Whenever a line contains the string "that", copy it out of the entries.

--- start of DATA SUPPLIED ---

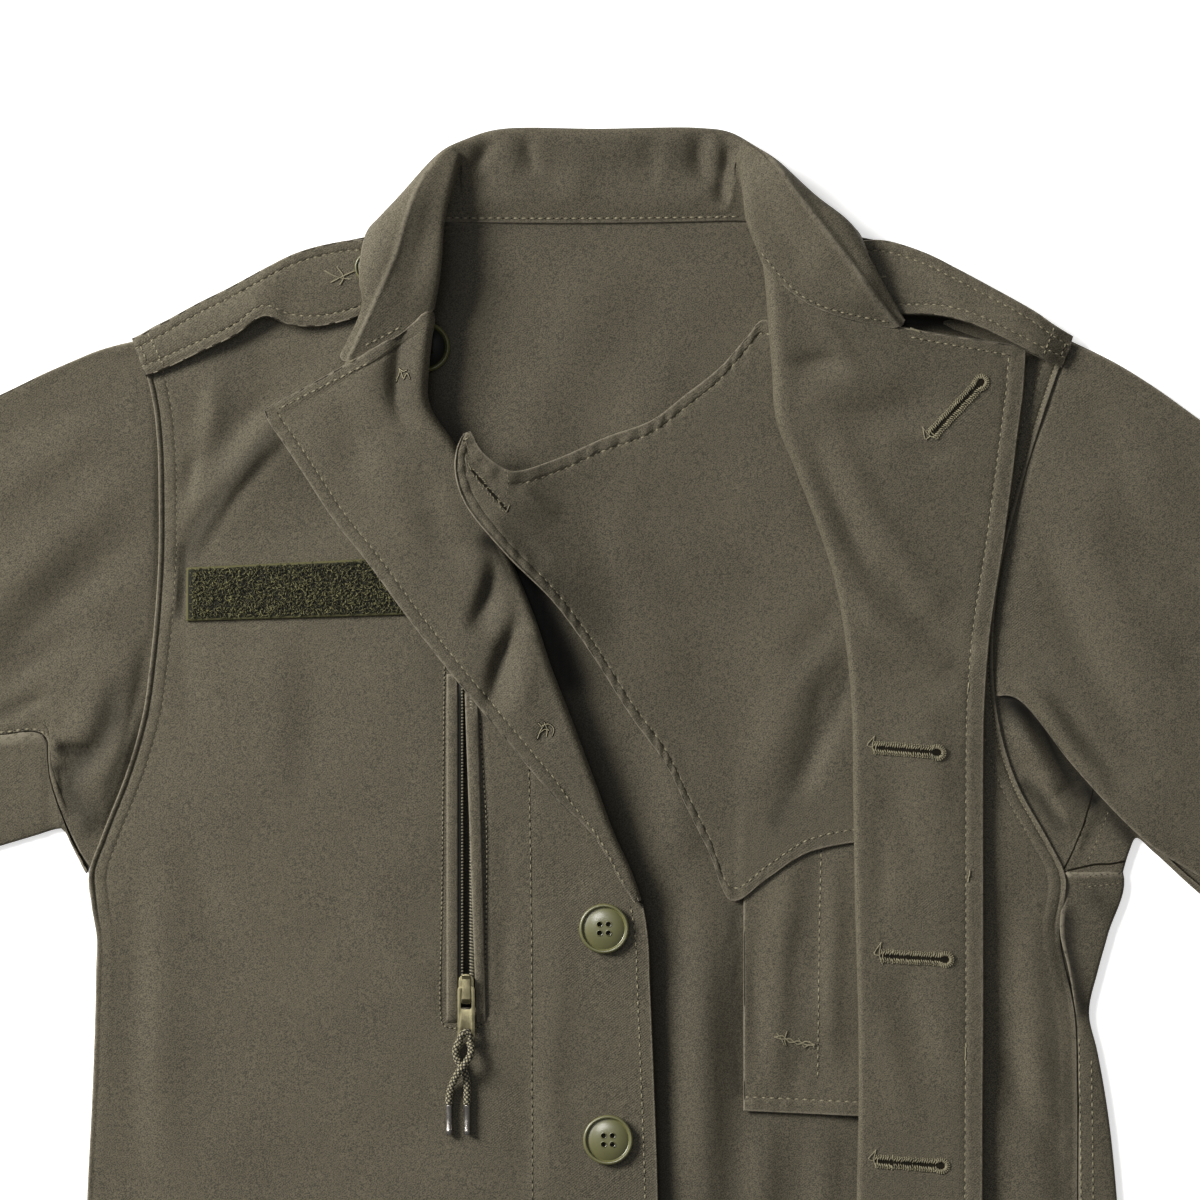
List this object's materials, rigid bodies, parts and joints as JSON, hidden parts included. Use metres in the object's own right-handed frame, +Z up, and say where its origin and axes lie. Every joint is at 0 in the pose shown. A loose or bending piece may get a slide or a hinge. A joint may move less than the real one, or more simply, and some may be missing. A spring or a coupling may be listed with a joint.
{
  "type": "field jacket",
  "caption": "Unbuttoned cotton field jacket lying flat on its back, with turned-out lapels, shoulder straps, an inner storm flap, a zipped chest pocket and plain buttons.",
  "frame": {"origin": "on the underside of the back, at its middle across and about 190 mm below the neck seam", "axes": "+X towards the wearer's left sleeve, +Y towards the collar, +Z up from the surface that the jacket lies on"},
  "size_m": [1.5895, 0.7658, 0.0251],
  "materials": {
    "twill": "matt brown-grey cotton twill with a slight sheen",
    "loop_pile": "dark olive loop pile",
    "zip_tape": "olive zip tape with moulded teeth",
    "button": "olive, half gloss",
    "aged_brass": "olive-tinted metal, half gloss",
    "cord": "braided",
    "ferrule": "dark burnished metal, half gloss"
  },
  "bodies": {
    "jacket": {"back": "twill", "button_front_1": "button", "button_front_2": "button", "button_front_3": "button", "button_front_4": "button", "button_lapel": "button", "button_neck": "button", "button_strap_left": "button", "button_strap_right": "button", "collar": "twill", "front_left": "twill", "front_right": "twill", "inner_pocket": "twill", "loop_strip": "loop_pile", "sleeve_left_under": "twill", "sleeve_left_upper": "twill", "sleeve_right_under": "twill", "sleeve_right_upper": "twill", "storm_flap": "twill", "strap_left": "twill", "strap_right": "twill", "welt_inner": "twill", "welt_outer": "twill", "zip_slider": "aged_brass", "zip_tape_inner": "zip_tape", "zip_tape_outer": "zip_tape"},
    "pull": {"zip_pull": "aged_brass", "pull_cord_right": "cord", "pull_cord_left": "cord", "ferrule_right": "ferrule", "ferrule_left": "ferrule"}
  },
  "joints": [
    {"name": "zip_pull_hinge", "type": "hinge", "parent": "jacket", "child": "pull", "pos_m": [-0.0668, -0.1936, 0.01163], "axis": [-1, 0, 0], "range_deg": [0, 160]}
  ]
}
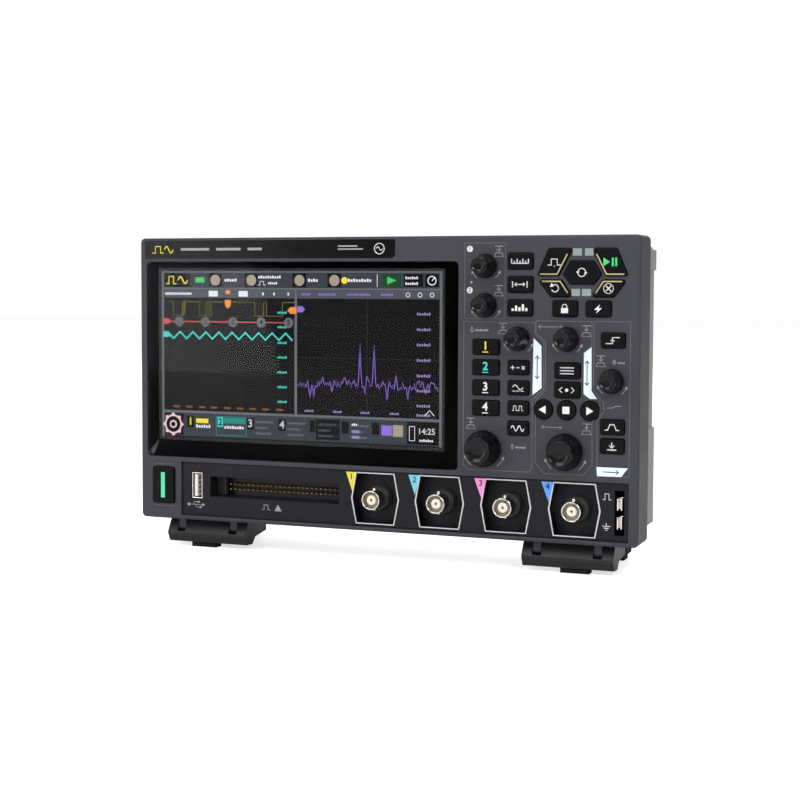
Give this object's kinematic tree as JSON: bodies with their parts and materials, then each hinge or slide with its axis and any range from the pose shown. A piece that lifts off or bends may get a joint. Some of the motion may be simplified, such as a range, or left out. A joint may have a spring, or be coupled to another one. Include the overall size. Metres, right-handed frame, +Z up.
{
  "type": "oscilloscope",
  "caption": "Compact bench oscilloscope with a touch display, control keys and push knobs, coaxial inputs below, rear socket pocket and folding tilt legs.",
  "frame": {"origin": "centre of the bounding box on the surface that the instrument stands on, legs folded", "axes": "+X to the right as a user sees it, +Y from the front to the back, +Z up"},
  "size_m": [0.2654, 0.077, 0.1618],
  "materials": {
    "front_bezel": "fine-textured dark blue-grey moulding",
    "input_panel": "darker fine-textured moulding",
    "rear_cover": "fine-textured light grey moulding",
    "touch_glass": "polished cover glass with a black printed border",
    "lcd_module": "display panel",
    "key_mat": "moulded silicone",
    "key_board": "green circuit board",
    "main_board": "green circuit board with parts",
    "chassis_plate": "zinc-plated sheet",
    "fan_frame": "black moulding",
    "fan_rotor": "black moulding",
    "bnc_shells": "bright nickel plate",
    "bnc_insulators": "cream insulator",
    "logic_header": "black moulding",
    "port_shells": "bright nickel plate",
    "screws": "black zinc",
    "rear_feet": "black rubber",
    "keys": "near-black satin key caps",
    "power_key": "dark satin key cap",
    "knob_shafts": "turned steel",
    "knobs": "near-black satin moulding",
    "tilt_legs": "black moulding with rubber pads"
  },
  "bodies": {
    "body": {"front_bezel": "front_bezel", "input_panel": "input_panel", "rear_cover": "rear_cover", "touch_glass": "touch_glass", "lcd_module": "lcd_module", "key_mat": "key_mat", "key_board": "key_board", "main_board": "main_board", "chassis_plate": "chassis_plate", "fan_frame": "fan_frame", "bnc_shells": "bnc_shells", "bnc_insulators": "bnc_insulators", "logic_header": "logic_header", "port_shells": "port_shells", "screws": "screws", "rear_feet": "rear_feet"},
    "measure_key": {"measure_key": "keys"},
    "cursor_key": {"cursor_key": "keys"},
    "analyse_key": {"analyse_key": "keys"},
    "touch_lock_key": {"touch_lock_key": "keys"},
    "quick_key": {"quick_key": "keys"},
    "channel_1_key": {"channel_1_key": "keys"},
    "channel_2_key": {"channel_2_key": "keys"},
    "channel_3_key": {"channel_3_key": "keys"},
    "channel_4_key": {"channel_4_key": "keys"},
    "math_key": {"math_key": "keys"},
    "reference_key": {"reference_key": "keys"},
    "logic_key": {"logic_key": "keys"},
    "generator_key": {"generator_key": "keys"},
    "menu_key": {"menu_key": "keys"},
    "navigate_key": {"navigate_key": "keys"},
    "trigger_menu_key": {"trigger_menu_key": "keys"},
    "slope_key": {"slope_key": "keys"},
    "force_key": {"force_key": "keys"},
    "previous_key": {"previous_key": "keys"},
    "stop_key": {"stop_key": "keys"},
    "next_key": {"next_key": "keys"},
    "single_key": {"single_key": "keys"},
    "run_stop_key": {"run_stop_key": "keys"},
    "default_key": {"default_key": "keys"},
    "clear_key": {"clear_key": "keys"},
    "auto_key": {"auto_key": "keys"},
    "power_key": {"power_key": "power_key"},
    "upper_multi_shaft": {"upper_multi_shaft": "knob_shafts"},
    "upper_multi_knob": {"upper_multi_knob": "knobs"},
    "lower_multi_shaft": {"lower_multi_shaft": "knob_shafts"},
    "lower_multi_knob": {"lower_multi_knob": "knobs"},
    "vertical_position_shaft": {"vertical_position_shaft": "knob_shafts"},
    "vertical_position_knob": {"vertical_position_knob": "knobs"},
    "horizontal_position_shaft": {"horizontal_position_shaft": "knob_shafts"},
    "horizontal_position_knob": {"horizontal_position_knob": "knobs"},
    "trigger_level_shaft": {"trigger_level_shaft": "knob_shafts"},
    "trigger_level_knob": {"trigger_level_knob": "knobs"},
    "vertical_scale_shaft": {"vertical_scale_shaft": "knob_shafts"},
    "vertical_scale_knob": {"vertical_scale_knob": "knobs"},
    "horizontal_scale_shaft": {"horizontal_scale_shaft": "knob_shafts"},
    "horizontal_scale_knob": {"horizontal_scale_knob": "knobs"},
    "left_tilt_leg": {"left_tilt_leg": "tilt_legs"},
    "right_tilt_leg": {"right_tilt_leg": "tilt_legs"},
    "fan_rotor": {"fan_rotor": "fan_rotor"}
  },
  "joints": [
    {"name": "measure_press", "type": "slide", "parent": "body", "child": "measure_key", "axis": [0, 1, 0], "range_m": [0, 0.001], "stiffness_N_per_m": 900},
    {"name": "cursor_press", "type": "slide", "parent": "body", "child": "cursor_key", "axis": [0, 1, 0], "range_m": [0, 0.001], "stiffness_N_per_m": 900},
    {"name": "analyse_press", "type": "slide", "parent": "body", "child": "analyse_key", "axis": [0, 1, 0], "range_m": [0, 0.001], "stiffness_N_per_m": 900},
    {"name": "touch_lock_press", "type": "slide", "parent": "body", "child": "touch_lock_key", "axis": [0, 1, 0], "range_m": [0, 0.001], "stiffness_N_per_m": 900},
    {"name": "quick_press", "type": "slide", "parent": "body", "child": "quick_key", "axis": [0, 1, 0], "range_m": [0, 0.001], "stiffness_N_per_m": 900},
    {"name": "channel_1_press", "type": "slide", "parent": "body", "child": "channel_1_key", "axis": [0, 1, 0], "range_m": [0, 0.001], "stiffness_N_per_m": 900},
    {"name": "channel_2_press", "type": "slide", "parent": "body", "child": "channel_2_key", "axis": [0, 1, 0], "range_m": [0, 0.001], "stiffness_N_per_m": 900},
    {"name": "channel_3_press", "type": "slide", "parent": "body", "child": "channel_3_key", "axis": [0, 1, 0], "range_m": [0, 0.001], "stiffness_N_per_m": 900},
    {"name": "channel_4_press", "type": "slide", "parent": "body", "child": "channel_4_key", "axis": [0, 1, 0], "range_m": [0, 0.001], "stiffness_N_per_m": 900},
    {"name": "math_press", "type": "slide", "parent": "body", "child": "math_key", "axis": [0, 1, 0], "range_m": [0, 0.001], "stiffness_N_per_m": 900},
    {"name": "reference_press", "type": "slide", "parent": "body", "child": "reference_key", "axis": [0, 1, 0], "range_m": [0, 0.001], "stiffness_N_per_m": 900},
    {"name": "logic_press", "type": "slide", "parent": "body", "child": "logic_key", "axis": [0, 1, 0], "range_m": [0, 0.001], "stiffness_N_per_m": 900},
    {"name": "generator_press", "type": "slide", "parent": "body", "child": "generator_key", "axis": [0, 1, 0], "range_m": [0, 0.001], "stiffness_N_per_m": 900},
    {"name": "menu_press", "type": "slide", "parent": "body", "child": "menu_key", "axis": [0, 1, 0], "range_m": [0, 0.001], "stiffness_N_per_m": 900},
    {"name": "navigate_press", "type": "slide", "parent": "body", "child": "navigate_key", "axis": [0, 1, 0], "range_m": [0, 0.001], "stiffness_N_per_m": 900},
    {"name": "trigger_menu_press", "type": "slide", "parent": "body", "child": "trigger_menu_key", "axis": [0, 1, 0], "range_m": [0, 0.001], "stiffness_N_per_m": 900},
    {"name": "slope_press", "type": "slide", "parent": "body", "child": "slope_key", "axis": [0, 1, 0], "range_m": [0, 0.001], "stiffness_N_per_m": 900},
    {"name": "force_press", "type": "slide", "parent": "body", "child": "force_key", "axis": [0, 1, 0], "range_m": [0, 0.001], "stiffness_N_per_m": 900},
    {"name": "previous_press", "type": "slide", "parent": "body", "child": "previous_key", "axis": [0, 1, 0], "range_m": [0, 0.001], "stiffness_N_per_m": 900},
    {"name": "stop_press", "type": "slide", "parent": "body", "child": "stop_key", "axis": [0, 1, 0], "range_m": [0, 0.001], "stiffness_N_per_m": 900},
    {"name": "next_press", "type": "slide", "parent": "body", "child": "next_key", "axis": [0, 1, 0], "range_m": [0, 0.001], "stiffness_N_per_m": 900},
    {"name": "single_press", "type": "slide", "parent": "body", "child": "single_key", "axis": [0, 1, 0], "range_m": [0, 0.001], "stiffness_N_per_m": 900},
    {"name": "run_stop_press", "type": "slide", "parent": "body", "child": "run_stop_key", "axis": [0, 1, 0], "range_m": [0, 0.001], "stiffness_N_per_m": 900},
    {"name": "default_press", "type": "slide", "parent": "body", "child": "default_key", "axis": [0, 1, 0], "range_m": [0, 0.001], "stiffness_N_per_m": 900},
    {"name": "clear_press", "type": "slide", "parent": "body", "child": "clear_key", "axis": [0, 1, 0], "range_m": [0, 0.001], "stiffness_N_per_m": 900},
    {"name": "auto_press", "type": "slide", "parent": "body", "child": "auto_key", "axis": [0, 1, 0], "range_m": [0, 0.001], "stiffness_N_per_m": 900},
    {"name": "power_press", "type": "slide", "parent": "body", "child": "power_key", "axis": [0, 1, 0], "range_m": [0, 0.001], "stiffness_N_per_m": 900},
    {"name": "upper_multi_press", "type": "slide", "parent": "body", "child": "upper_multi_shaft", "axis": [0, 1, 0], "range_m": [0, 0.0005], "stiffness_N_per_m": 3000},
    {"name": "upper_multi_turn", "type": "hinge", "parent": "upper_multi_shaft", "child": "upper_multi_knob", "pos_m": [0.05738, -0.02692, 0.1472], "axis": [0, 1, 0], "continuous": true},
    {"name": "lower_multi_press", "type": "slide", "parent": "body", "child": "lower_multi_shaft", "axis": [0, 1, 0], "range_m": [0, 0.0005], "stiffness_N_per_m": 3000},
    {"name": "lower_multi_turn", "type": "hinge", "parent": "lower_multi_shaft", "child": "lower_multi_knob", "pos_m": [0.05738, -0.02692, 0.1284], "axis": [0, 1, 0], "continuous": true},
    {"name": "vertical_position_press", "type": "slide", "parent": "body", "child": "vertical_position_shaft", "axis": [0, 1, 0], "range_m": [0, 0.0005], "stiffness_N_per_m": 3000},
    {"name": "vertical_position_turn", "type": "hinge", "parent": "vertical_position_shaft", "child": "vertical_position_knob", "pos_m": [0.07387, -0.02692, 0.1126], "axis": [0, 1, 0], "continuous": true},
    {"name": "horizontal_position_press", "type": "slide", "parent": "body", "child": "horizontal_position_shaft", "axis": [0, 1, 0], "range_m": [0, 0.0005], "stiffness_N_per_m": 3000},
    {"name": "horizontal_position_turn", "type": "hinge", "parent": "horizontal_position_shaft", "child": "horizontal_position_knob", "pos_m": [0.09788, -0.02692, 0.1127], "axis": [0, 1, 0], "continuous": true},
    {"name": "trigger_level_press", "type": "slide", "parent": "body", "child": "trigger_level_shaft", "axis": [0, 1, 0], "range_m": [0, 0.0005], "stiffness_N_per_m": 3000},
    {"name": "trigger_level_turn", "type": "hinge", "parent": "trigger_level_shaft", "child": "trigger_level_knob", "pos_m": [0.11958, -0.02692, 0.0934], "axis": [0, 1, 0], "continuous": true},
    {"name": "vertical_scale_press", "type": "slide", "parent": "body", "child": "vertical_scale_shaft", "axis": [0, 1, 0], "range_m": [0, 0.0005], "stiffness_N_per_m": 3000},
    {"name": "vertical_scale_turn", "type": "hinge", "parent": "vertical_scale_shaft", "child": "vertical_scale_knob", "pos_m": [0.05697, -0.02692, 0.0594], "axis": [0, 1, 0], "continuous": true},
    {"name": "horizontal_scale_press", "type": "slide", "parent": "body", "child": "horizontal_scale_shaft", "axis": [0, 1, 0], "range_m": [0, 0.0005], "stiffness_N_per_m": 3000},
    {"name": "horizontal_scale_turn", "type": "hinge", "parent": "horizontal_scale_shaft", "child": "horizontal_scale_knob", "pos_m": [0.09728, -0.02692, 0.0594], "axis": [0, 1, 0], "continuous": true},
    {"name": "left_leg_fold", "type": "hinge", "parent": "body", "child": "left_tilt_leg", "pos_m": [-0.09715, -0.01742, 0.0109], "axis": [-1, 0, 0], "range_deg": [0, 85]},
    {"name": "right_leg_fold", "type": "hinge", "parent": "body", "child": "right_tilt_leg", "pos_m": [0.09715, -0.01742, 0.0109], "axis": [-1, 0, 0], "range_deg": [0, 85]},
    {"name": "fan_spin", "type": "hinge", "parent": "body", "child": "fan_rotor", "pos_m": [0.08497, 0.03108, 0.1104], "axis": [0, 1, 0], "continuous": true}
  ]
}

--- end of DATA SUPPLIED ---

__RESPONSE TO THIS TASK__:
  "frame": {"origin": "on the underside of the back, at its middle across and about 190 mm below the neck seam", "axes": "+X towards the wearer's left sleeve, +Y towards the collar, +Z up from the surface that the jacket lies on"},
Give this object's kinematic tree as JSON: bodies with their parts and materials, then each hinge or slide with its axis and any range from the pose shown. A piece that lifts off or bends may get a joint. Some of the motion may be simplified, such as a range, or left out. A joint may have a spring, or be coupled to another one. Include the overall size. Metres, right-handed frame, +Z up.
  "frame": {"origin": "centre of the bounding box on the surface that the instrument stands on, legs folded", "axes": "+X to the right as a user sees it, +Y from the front to the back, +Z up"},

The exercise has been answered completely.